** begin Supplied material **

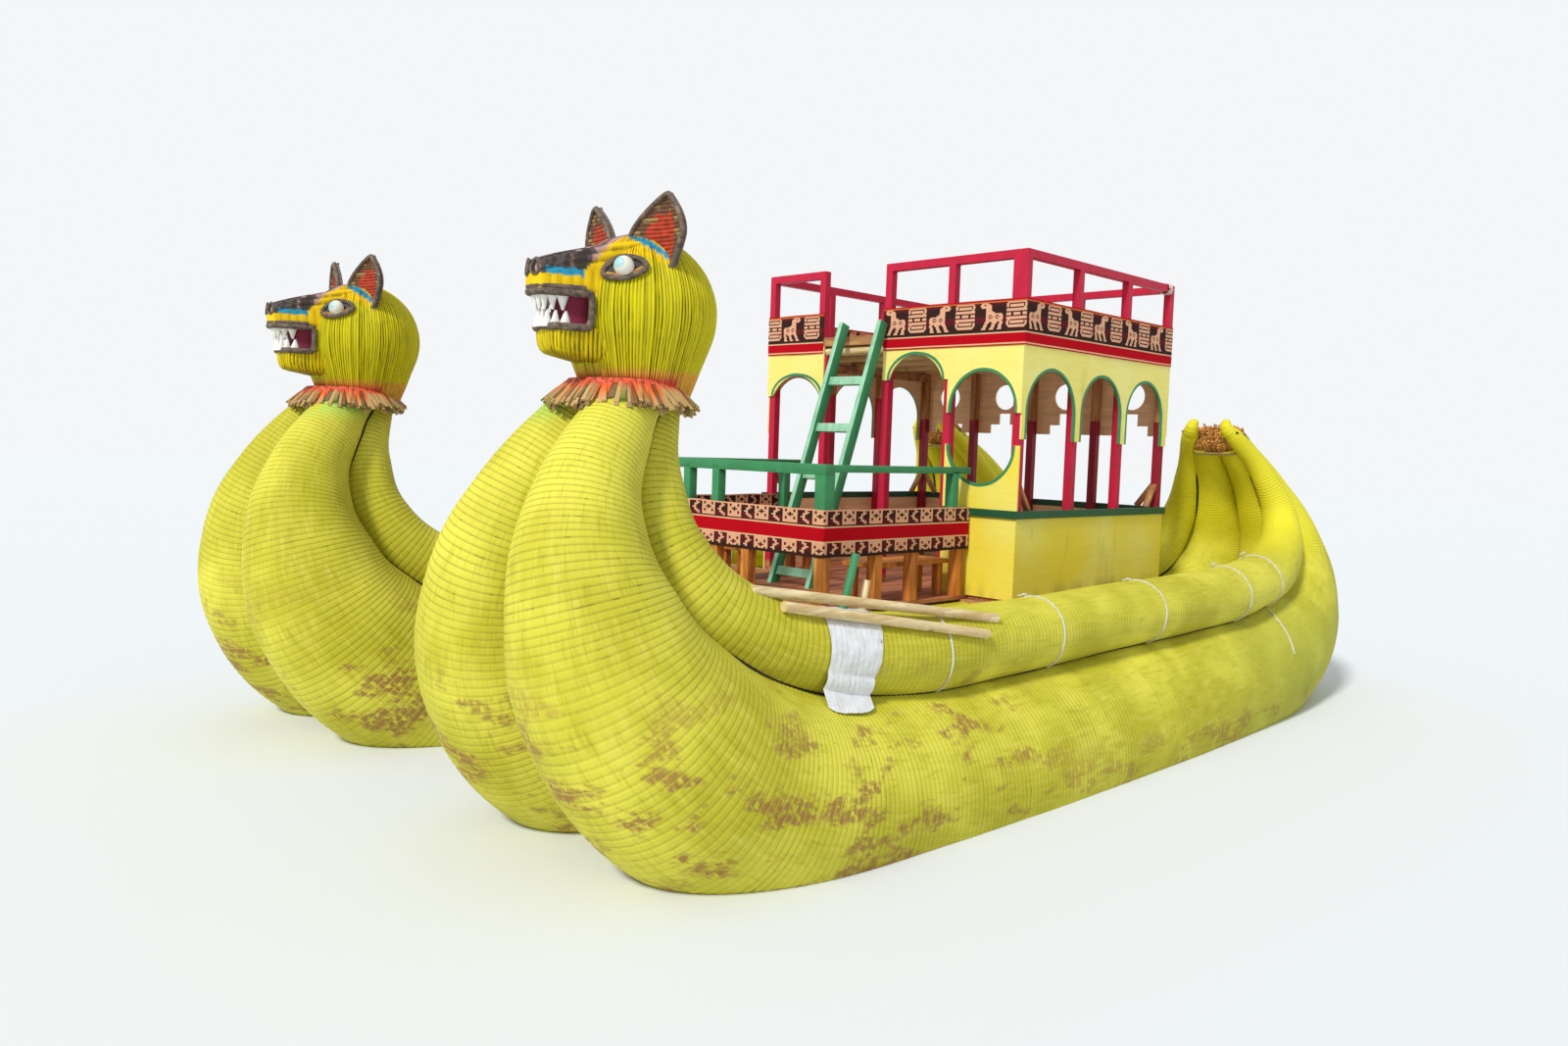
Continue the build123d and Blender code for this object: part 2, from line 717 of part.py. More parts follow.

** end Supplied material **
** begin Supplied material **

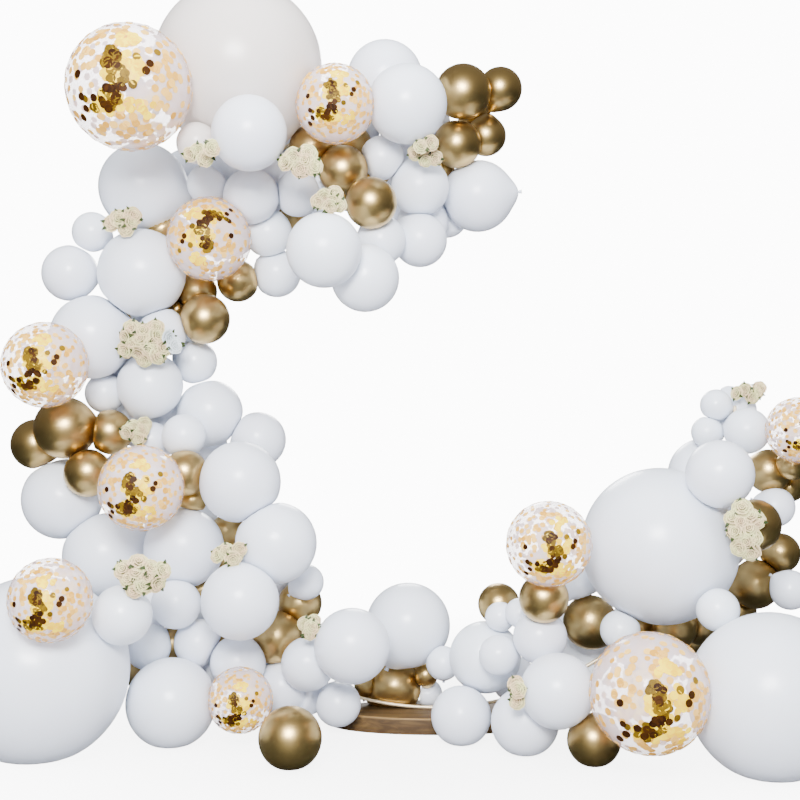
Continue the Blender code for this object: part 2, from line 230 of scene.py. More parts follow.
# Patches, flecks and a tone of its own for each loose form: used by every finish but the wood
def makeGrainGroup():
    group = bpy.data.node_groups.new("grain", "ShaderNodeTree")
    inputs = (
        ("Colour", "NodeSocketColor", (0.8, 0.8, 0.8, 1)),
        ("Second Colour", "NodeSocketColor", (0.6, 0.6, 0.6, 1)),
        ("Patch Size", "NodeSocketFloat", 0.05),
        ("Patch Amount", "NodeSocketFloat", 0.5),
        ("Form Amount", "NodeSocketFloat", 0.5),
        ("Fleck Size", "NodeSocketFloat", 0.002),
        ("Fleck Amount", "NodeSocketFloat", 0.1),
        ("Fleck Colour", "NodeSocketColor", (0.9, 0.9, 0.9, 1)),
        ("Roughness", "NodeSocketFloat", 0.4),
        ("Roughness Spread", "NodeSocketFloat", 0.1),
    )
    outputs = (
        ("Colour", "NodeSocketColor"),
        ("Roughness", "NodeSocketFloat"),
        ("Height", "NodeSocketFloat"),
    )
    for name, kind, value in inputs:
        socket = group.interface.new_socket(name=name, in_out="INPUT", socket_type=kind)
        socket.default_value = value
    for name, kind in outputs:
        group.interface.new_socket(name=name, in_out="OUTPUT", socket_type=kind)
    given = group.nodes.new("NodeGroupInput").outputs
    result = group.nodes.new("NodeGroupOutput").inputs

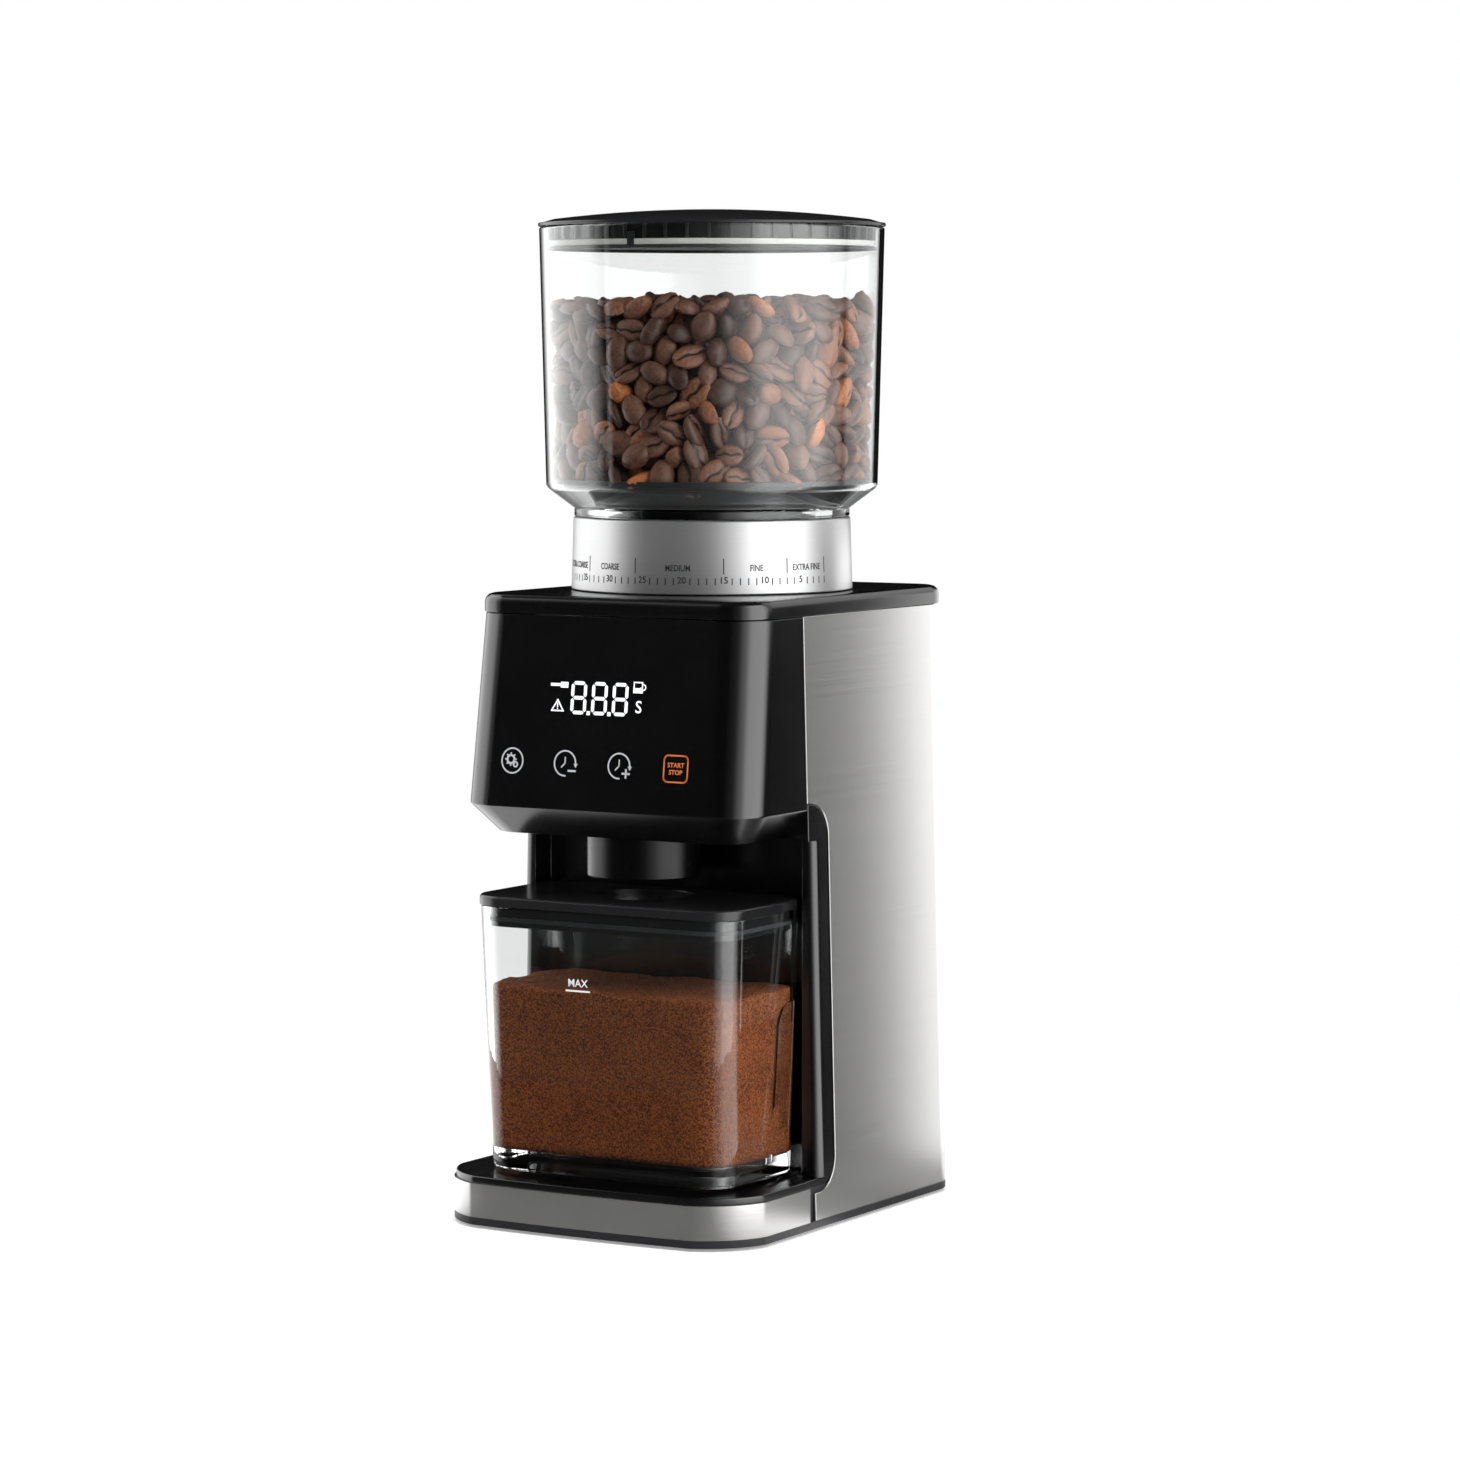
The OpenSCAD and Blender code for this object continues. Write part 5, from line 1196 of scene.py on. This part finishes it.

** end Supplied material **

▶ [Problem to work on] Above are the entries. Quote exactly the lines from the one bearing "Continue the Blender" through the one bearing "The OpenSCAD and".

▶ [Result]
Continue the Blender code for this object: part 2, from line 230 of scene.py. More parts follow.
# Patches, flecks and a tone of its own for each loose form: used by every finish but the wood
def makeGrainGroup():
    group = bpy.data.node_groups.new("grain", "ShaderNodeTree")
    inputs = (
        ("Colour", "NodeSocketColor", (0.8, 0.8, 0.8, 1)),
        ("Second Colour", "NodeSocketColor", (0.6, 0.6, 0.6, 1)),
        ("Patch Size", "NodeSocketFloat", 0.05),
        ("Patch Amount", "NodeSocketFloat", 0.5),
        ("Form Amount", "NodeSocketFloat", 0.5),
        ("Fleck Size", "NodeSocketFloat", 0.002),
        ("Fleck Amount", "NodeSocketFloat", 0.1),
        ("Fleck Colour", "NodeSocketColor", (0.9, 0.9, 0.9, 1)),
        ("Roughness", "NodeSocketFloat", 0.4),
        ("Roughness Spread", "NodeSocketFloat", 0.1),
    )
    outputs = (
        ("Colour", "NodeSocketColor"),
        ("Roughness", "NodeSocketFloat"),
        ("Height", "NodeSocketFloat"),
    )
    for name, kind, value in inputs:
        socket = group.interface.new_socket(name=name, in_out="INPUT", socket_type=kind)
        socket.default_value = value
    for name, kind in outputs:
        group.interface.new_socket(name=name, in_out="OUTPUT", socket_type=kind)
    given = group.nodes.new("NodeGroupInput").outputs
    result = group.nodes.new("NodeGroupOutput").inputs

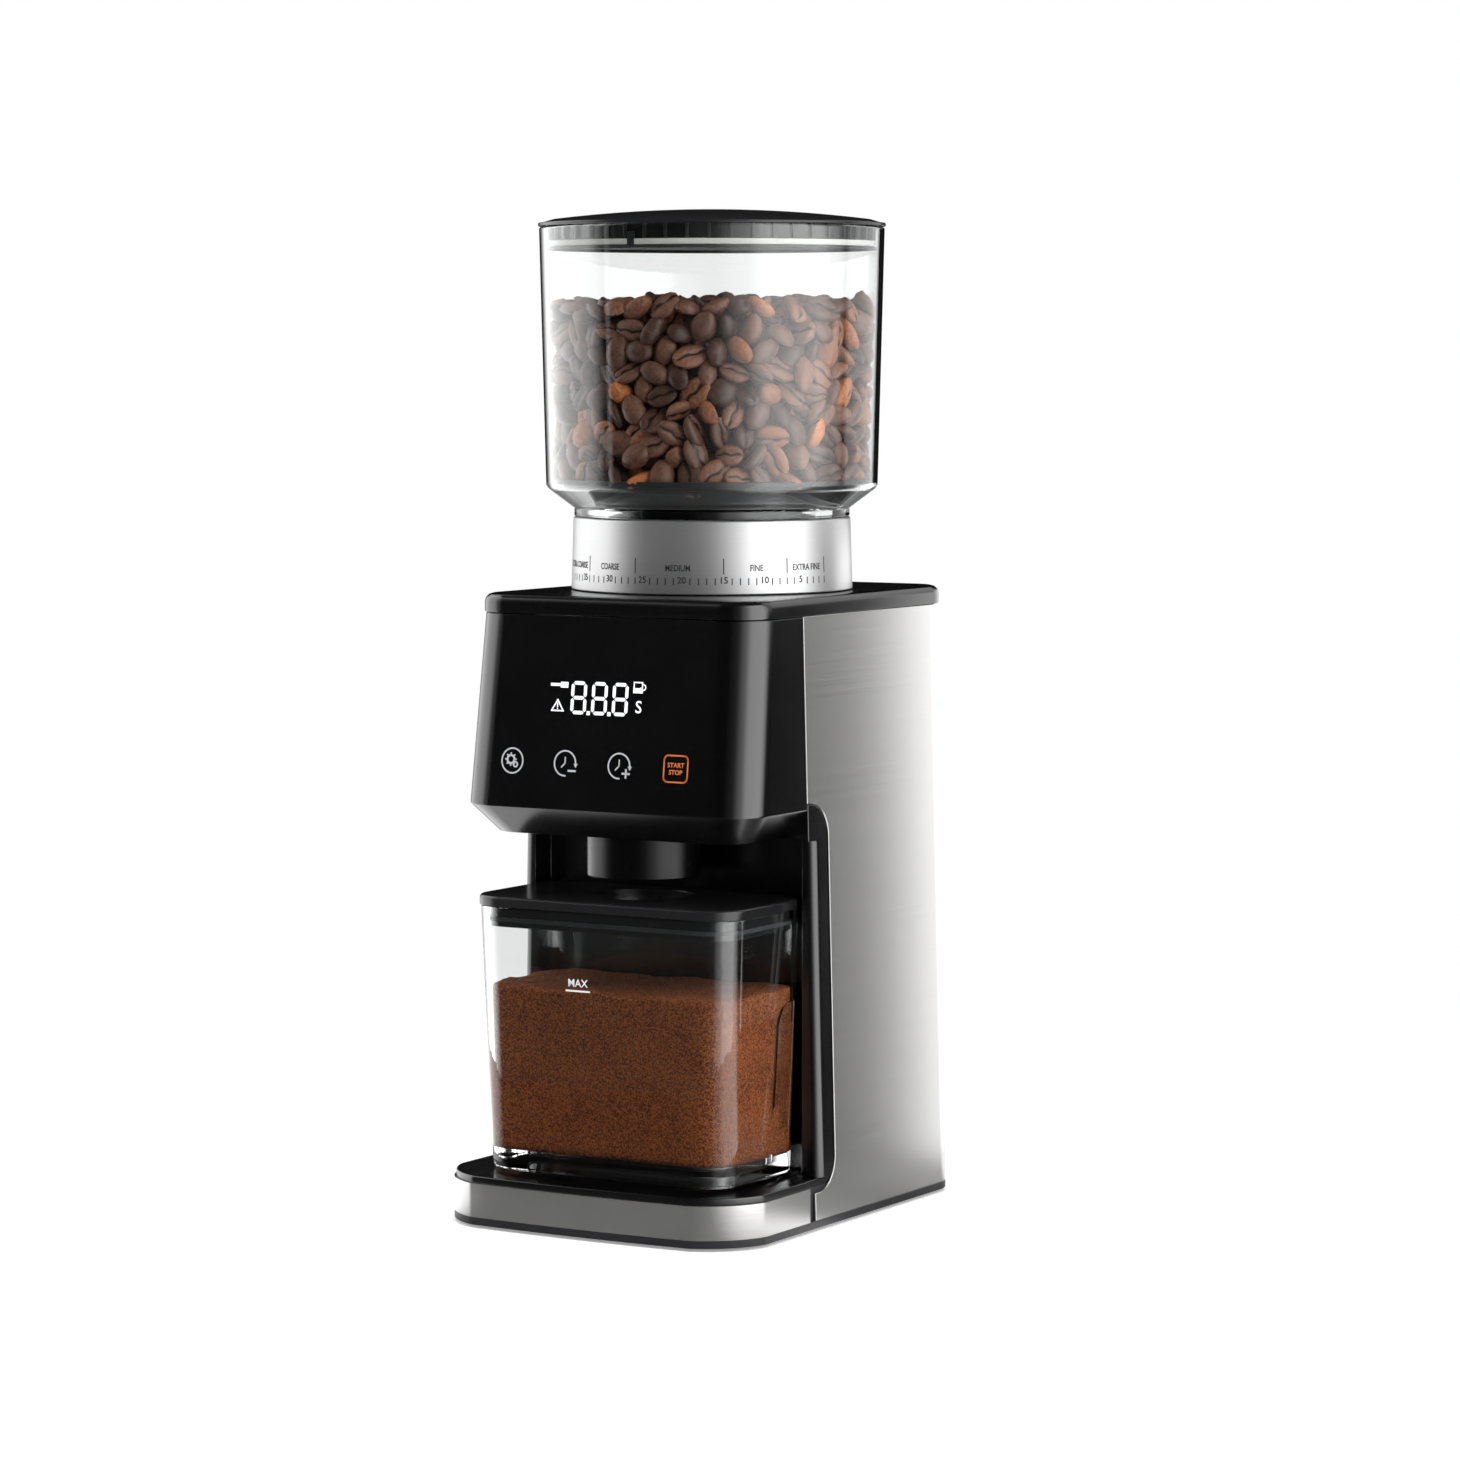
The OpenSCAD and Blender code for this object continues. Write part 5, from line 1196 of scene.py on. This part finishes it.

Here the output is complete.